((
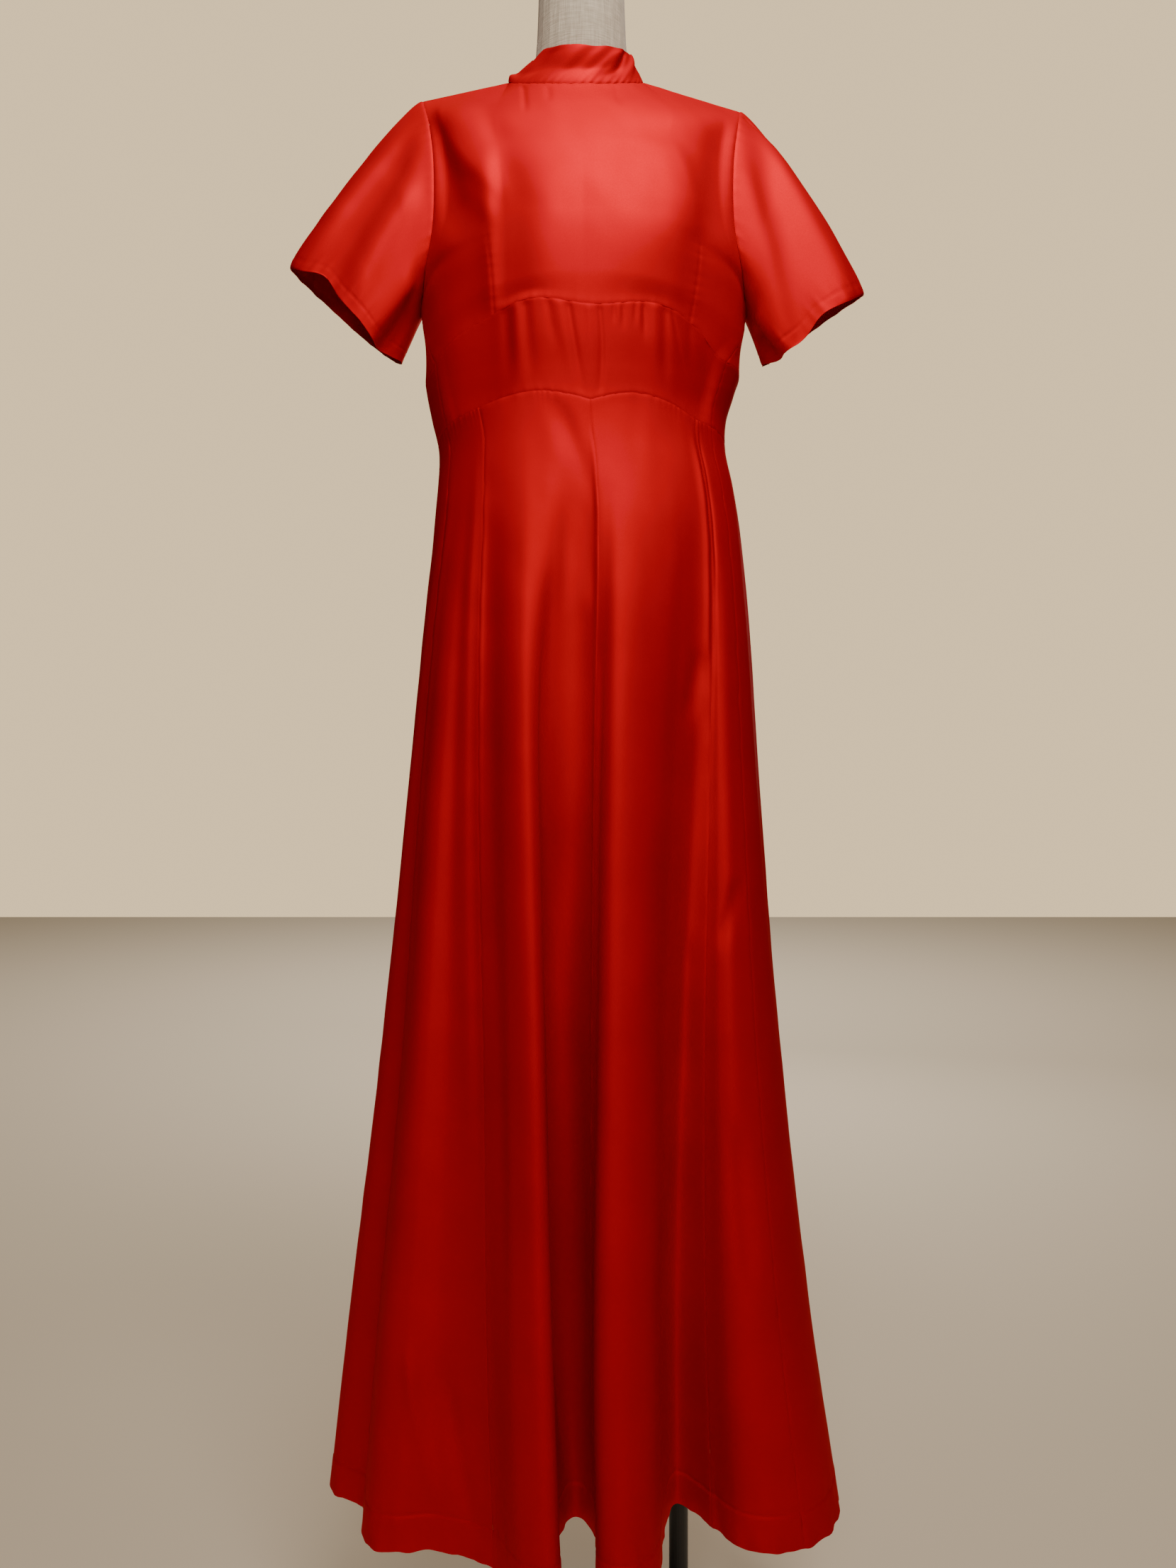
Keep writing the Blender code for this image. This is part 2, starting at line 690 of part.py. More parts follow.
def build_torso(material):
    """The form's body with flat arm plates, its shoulders and its neck, in one closed skin."""
    rings = torso_rings()
    vertices = [point for ring in rings for point in ring]
    size = len(rings[0])
    half = BODICE_COLUMNS
    faces = [list(range(size))]
    for r in range(len(rings) - 1):
        for c in range(size):
            d = (c + 1) % size
            faces.append([r * size + c, r * size + d, (r + 1) * size + d, (r + 1) * size + c])
    top = (len(rings) - 1) * size
    low = round(half * (1 - NECK_SHARE) / 2)
    high = half - low
    for i in list(range(low)) + list(range(high, half)):
        opposite = size - 1 - i
        faces.append([top + i, top + i + 1, top + opposite - 1, top + opposite])

    loop = [top + i for i in range(low, high + 1)] + [top + size - 1 - i for i in range(high, low - 1, -1)]
    turns = []
    for index in loop:
        point = vertices[index] - NECKLINE_MIDDLE
        turns.append(math.atan2(point.x / NECKLINE_HALF_WIDTH, -point.y / NECKLINE_REACH))
    for height, half_width, half_depth, drop in NECK:
        fresh = list(range(len(vertices), len(vertices) + len(loop)))
        for turn in turns:
            forward = math.cos(turn)
            tilt = drop * (forward if forward > 0 else 0.4 * forward)
            x = NECK_X + half_width * math.sin(turn)
            vertices.append(Vector((x, -half_depth * forward, height - tilt)))
        for i in range(len(loop)):
            j = (i + 1) % len(loop)
            faces.append([loop[i], loop[j], fresh[j], fresh[i]])
        loop = fresh
    faces.append(loop)
    add_mesh("form_torso", vertices, faces, material, 60)


def add_block(name, low, high, material):
    """Rectangular block between two opposite corners, in its own frame."""
    vertices = [Vector((x, y, z)) for z in (low[2], high[2]) for y in (low[1], high[1]) for x in (low[0], high[0])]
    faces = [[0, 1, 3, 2], [4, 5, 7, 6], [0, 1, 5, 4], [2, 3, 7, 6], [0, 2, 6, 4], [1, 3, 7, 5]]
    return add_mesh(name, vertices, faces, material)


def combine(item, other, operation):
    """Joins a helper block to an object, or cuts it out, and hides the helper."""
    modifier = item.modifiers.new(other.name, "BOOLEAN")
    modifier.operation = operation
    modifier.object = other
    other.hide_render = True
    other.display_type = "WIRE"


def build_zip(material):
    """Slider of the concealed back zip, lying on the cloth, and the tab that swings on its bridge.

    Both are drawn with Y out from the cloth and Z up along it, from the middle of the tab's crossbar.
    """
    here = min((bodice(0, r, False) for r in spread(5, TOP, 400)), key=lambda p: abs(p.z - SLIDER_HEIGHT))
    low_z = SLIDER_HEIGHT - TAB_LENGTH
    below = min((bodice(0, r, False) for r in spread(5, TOP, 400)), key=lambda p: abs(p.z - low_z))
    tilt = math.atan2(below.y - here.y, here.z - below.z)
    bar_height = SLIDER_LIFT + 0.0032
    axis = here + Vector((0, math.cos(tilt), math.sin(tilt))) * bar_height

    body = add_block("zip_slider", (-0.0035, -0.0032, -0.0040), (0.0035, -0.0010, 0.0060), material)
    bridge = add_block("slider_bridge", (-0.0008, -0.0012, -0.0030), (0.0008, 0.0020, 0.0050), material)
    opening = add_block("bridge_opening", (-0.0020, -0.0009, -0.0018), (0.0020, 0.0009, 0.0038), material)
    combine(body, bridge, "UNION")
    combine(body, opening, "DIFFERENCE")

    tab = add_block("zip_tab", (-0.0030, -0.0004, -TAB_LENGTH), (0.0030, 0.0004, 0.0005), material)
    window = add_block("tab_window", (-0.0014, -0.0010, -0.0070), (0.0014, 0.0010, -0.0005), material)
    combine(tab, window, "DIFFERENCE")
    for item in (body, bridge, opening, tab, window):
        item.location = axis
        item.rotation_euler.x = tilt


def add_disc(name, middle, radius, bottom, top, sides, material, chamfer=0.0015):
    """Upright cylinder with small chamfers."""
    work = bmesh.new()
    bmesh.ops.create_cone(
        work, cap_ends=True, segments=sides, radius1=radius, radius2=radius, depth=top - bottom
    )
    rims = [edge for edge in work.edges if abs(edge.verts[0].co.z - edge.verts[1].co.z) < 1e-6]
    bmesh.ops.bevel(work, geom=rims, offset=chamfer, segments=1, affect="EDGES", clamp_overlap=True)
    mesh = bpy.data.meshes.new(name)
    work.to_mesh(mesh)
    work.free()
    mesh.shade_smooth()
    mesh.set_sharp_from_angle(angle=math.radians(30))
    mesh.materials.append(material)
    item = bpy.data.objects.new(name, mesh)
    item.location = (middle.x, middle.y, (top + bottom) / 2)
    bpy.context.collection.objects.link(item)
    return item


def build_stand(material):
    """Flange under the torso, upright pole and round base plate."""
    gap = 0.0003
    flange_bottom = TORSO_BOTTOM - gap - FLANGE_THICKNESS
    add_disc("form_base", Vector((0, 0, 0)), BASE_RADIUS, 0.0, BASE_THICKNESS, BASE_SIDES, material)
    add_disc(
        "form_pole", POLE_MIDDLE, POLE_RADIUS, BASE_THICKNESS + gap, flange_bottom - gap, POLE_SIDES, material
    )
    add_disc(
        "form_flange", POLE_MIDDLE, FLANGE_RADIUS, flange_bottom, TORSO_BOTTOM - gap, 32, material
    )


def main():
    clear_scene()
    satin = make_material("red_satin", (0.62, 0.012, 0.012), 0.42)
    painted = make_material("red_painted_metal", (0.45, 0.012, 0.012), 0.35, 0.3)
    linen = make_material("form_linen", (0.47, 0.40, 0.32), 0.9)
    black = make_material("black_paint", (0.012, 0.012, 0.012), 0.45)
    build_skirt(satin)
    build_midriff(satin)
    build_bodice(satin)
    build_sleeves(satin)
    build_collar(satin)
    build_zip(painted)
    build_torso(linen)
    build_stand(black)


main()
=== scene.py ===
# %% [markdown]
# # A red satin dress on its dress form
#
# The dress is sewn from seventeen pieces of satin: a darted bodice with two back pieces, a stand collar, two
# short sleeves, a shaped midriff band and eight flared gores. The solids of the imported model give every
# piece its place and its main folds. Here each piece becomes a thin, finely divided shell on the same form,
# with its smaller creases, seams and stitching, and everything gets its real surface.

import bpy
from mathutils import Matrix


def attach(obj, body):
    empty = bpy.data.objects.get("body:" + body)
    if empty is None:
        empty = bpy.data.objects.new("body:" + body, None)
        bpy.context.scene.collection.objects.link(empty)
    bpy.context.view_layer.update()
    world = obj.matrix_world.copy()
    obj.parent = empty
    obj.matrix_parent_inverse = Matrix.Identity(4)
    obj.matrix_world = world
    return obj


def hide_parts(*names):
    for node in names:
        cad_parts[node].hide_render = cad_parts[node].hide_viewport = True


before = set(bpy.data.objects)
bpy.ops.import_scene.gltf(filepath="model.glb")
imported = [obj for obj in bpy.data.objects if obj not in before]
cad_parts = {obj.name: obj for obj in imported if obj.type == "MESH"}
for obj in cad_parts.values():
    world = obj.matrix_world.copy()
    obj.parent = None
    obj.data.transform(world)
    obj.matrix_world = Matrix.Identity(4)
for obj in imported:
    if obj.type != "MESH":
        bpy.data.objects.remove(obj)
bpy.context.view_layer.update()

# %% Modules
import math

import bpy
import numpy as np
from mathutils import Vector

# %% [markdown]
# ## Camera
#
# The picture was taken upright and level, from chest height and quite near, so the near folds look wide and
# the collar is seen a little from below. A camera is set by its focal length and its place. The long side of
# the frame is the 36 mm side of the sensor.

# %% Camera
FOCAL_MM = 27.03
CAMERA_PLACE = (0.006, -1.362, 1.0575)
camera = bpy.data.objects.new("camera", bpy.data.cameras.new("camera"))
camera.data.lens = FOCAL_MM
camera.data.sensor_width = 36
camera.location = CAMERA_PLACE
camera.rotation_euler = (math.radians(90), 0, 0)
bpy.context.scene.collection.objects.link(camera)
bpy.context.scene.camera = camera
print("camera", CAMERA_PLACE, FOCAL_MM, "mm")

# %% [markdown]
# ## Smooth curves through short tables
#
# A cutter keeps a block of sizes for each height of the figure. The same is done here: short tables of
# sizes, and one smooth cubic curve through each column. All the helpers take whole grids of numbers at once,
# because a garment needs several hundred thousand points and a loop over them in Python would be slow.


# %% Curve helpers
def mix(a, b, share):
    return a + (b - a) * share


def hermite(a, b, slope_a, slope_b, share):
    """Cubic between a and b; the slopes are per unit of share."""
    s2 = share * share
    s3 = s2 * share
    near = (2 * s3 - 3 * s2 + 1) * a + (s3 - 2 * s2 + share) * slope_a
    return near + (3 * s2 - 2 * s3) * b + (s3 - s2) * slope_b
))
__Goal of the exercise__. Within the listing above, give again exactly every line from the line with "obj.data.transform(world)" through the line with "from mathutils import Vector", both included, and no other line.

__Output of the task__.
    obj.data.transform(world)
    obj.matrix_world = Matrix.Identity(4)
for obj in imported:
    if obj.type != "MESH":
        bpy.data.objects.remove(obj)
bpy.context.view_layer.update()

# %% Modules
import math

import bpy
import numpy as np
from mathutils import Vector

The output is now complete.